With large wooden beads you can make jam jars.
From fans you can make all kinds of things.
A pedestal.
A cradle. Or a modesty screen.
Spice bottle caps make showers:
Broken clock hands make fireplace tools:
Jewellery box lids make TV and computer screens. Here is a
whole room full of computers.
Toothpicks have a variety of potential. For instance, knitting needles.
Hard foam (the kind electronic appliances are packed in) are excellent to make
chimneys.
If you are throwing away an old printer or other device, there are all kinds of wheels and cogs and small bits that can be useful. Resistors make excellent food jars (this is a half-scale dresser):
From a metal toothpaste or tomato paste tube, you can make a lamp:
Envelope clips become door knobs (the door is, by the way,
made from thin card).
Plastic lids make great modernist tables and stools, with legs made from paper clips.
Champagne wire can be used for many things, including
bar chairs. My best invention is
kitchen hooks, but as you see I have also used it for handles.
Pen caps can be used to make wall sconces.
A fish hook becomes a chandelier. And the ceiling rose is a lid from a yogurt jar.
From beer bottle caps you can make pie forms, but also clocks.
And talking pie forms, trays from eye shadows are indispensable.
I think I will stop here.
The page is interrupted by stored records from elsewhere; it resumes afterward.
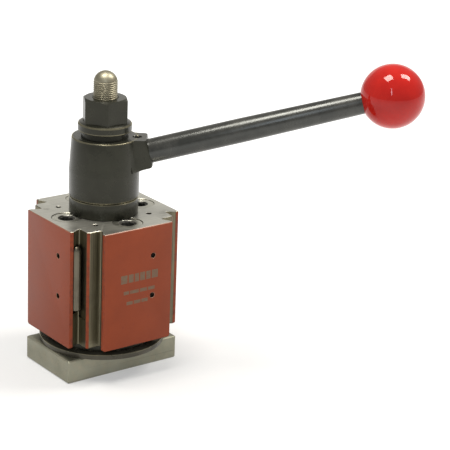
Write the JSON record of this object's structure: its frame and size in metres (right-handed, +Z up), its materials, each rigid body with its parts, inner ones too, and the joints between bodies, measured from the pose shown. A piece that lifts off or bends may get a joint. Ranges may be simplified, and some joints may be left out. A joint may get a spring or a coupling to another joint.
{
  "type": "quick change tool post",
  "caption": "Indexable square quick change tool post for a lathe, with V grooves and cam-driven clamping bars at its corners, on a T-nut blank, with a lever and ball knob.",
  "frame": {"origin": "on the axis of the clamping stud, in the plane of the underside of the T-nut blank", "axes": "+Z up along the stud; X along the long side of the T-nut blank; X and Y square to the faces of the post"},
  "size_m": [0.254, 0.212, 0.2554],
  "materials": {
    "blank_steel": "hot rolled and wire brushed, dull",
    "stud_steel": "machined, lightly oiled",
    "black_oxide": "black oxide over turned steel, satin",
    "post_paint": "brick red enamel on the outer faces, satin; grooves and ends bare ground steel",
    "dark_steel": "hardened, oil blackened",
    "ground_steel": "ground",
    "bearing_steel": "lapped",
    "bronze": "turned",
    "seal_rubber": "matt",
    "handle_black": "gloss black",
    "knob_red": "polished",
    "spring_steel": "drawn wire"
  },
  "bodies": {
    "base": {"t_nut_blank": "blank_steel", "centre_stud": "stud_steel", "base_disc": "black_oxide", "disc_dowels": "ground_steel", "clamp_sleeve": "black_oxide", "flange_nut": "black_oxide", "lift_spring": "spring_steel"},
    "thrust": {"thrust_washer_lower": "bearing_steel", "needle_rollers": "bearing_steel", "needle_cage": "bronze", "thrust_washer_upper": "bearing_steel"},
    "post": {"post_body": "post_paint", "index_ring": "black_oxide", "ring_screws": "dark_steel", "lower_bush": "bronze", "upper_bush": "bronze", "retaining_collar": "black_oxide", "collar_screw": "dark_steel", "top_plugs": "dark_steel", "face_screws": "dark_steel", "plunger_spring": "spring_steel"},
    "lever": {"lever_hub": "black_oxide", "hub_seal": "seal_rubber", "handle_bar": "handle_black", "handle_set_screw": "dark_steel", "ball_knob": "knob_red", "knob_insert": "bronze"},
    "plunger": {"index_plunger": "ground_steel"},
    "cam_1": {"cam_barrel_1": "dark_steel", "cam_seal_1": "seal_rubber"},
    "gib_1": {"gib_bar_1": "ground_steel", "push_pins_1": "ground_steel"},
    "cam_2": {"cam_barrel_2": "dark_steel", "cam_seal_2": "seal_rubber"},
    "gib_2": {"gib_bar_2": "ground_steel", "push_pins_2": "ground_steel"},
    "cam_3": {"cam_barrel_3": "dark_steel", "cam_seal_3": "seal_rubber"},
    "gib_3": {"gib_bar_3": "ground_steel", "push_pins_3": "ground_steel"},
    "cam_4": {"cam_barrel_4": "dark_steel", "cam_seal_4": "seal_rubber"},
    "gib_4": {"gib_bar_4": "ground_steel", "push_pins_4": "ground_steel"}
  },
  "joints": [
    {"name": "lift", "type": "slide", "parent": "base", "child": "thrust", "axis": [0, 0, 1], "range_m": [-0.0011, 0], "deforming": ["lift_spring"]},
    {"name": "index_turn", "type": "hinge", "parent": "thrust", "child": "post", "pos_m": [0, 0, 0.0785], "axis": [0, 0, 1], "continuous": true},
    {"name": "lever_swing", "type": "hinge", "parent": "thrust", "child": "lever", "pos_m": [0, 0, 0.165], "axis": [0, 0, 1], "range_deg": [-75, 0]},
    {"name": "plunger_slide", "type": "slide", "parent": "post", "child": "plunger", "axis": [0, 0, 1], "range_m": [0, 0.00115], "stiffness_N_per_m": 2000, "springref_m": -0.001, "deforming": ["plunger_spring"]},
    {"name": "cam_turn_1", "type": "hinge", "parent": "post", "child": "cam_1", "pos_m": [-0.0345, 0, 0.0865], "axis": [0, 0, 1], "range_deg": [-90, 0]},
    {"name": "gib_slide_1", "type": "slide", "parent": "post", "child": "gib_1", "axis": [0, -1, 0], "range_m": [0, 0.0016]},
    {"name": "cam_turn_2", "type": "hinge", "parent": "post", "child": "cam_2", "pos_m": [0, -0.0345, 0.0865], "axis": [0, 0, 1], "range_deg": [-90, 0]},
    {"name": "gib_slide_2", "type": "slide", "parent": "post", "child": "gib_2", "axis": [1, 0, 0], "range_m": [0, 0.0016]},
    {"name": "cam_turn_3", "type": "hinge", "parent": "post", "child": "cam_3", "pos_m": [0.0345, 0, 0.0865], "axis": [0, 0, 1], "range_deg": [-90, 0]},
    {"name": "gib_slide_3", "type": "slide", "parent": "post", "child": "gib_3", "axis": [0, 1, 0], "range_m": [0, 0.0016]},
    {"name": "cam_turn_4", "type": "hinge", "parent": "post", "child": "cam_4", "pos_m": [0, 0.0345, 0.0865], "axis": [0, 0, 1], "range_deg": [-90, 0]},
    {"name": "gib_slide_4", "type": "slide", "parent": "post", "child": "gib_4", "axis": [-1, 0, 0], "range_m": [0, 0.0016]}
  ],
  "couplings": [
    {"joint": "lift", "follows": "lever_swing", "m_per_rad": 0.0008399},
    {"joint": "gib_slide_1", "follows": "cam_turn_1", "m_per_rad": -0.00099},
    {"joint": "gib_slide_2", "follows": "cam_turn_2", "m_per_rad": -0.00099},
    {"joint": "gib_slide_3", "follows": "cam_turn_3", "m_per_rad": -0.00099},
    {"joint": "gib_slide_4", "follows": "cam_turn_4", "m_per_rad": -0.00099}
  ]
}
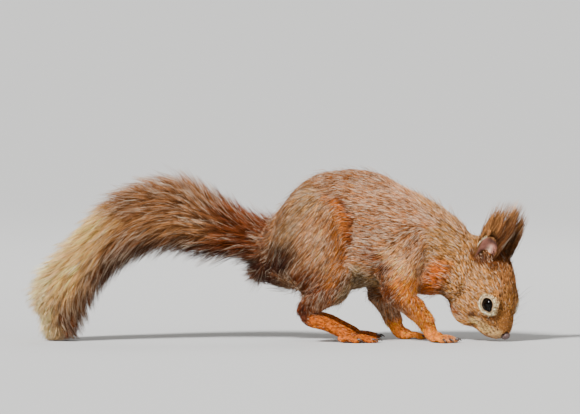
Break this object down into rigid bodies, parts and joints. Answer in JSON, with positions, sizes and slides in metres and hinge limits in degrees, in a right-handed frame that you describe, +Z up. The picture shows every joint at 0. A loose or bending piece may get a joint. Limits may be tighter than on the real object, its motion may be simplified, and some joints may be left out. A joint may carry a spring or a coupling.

It was fun going through my old posts and pictures. Of course I haven't even mentioned things such as junk jewellery that can be used in scores of projects. I never buy card, but use old binders, and for window panes I use transparent plastic binders. I use chess pieces for lamp posts, table legs and ornaments. I use various bottle caps for almost anything, from fruit bowls to birthday cakes. Paper clips, cable clips, pen caps, medicine containers - everything comes handy.
But I also have a huge collection of rubbish that I have been saving for years and not figured out what to do with. It will be another post.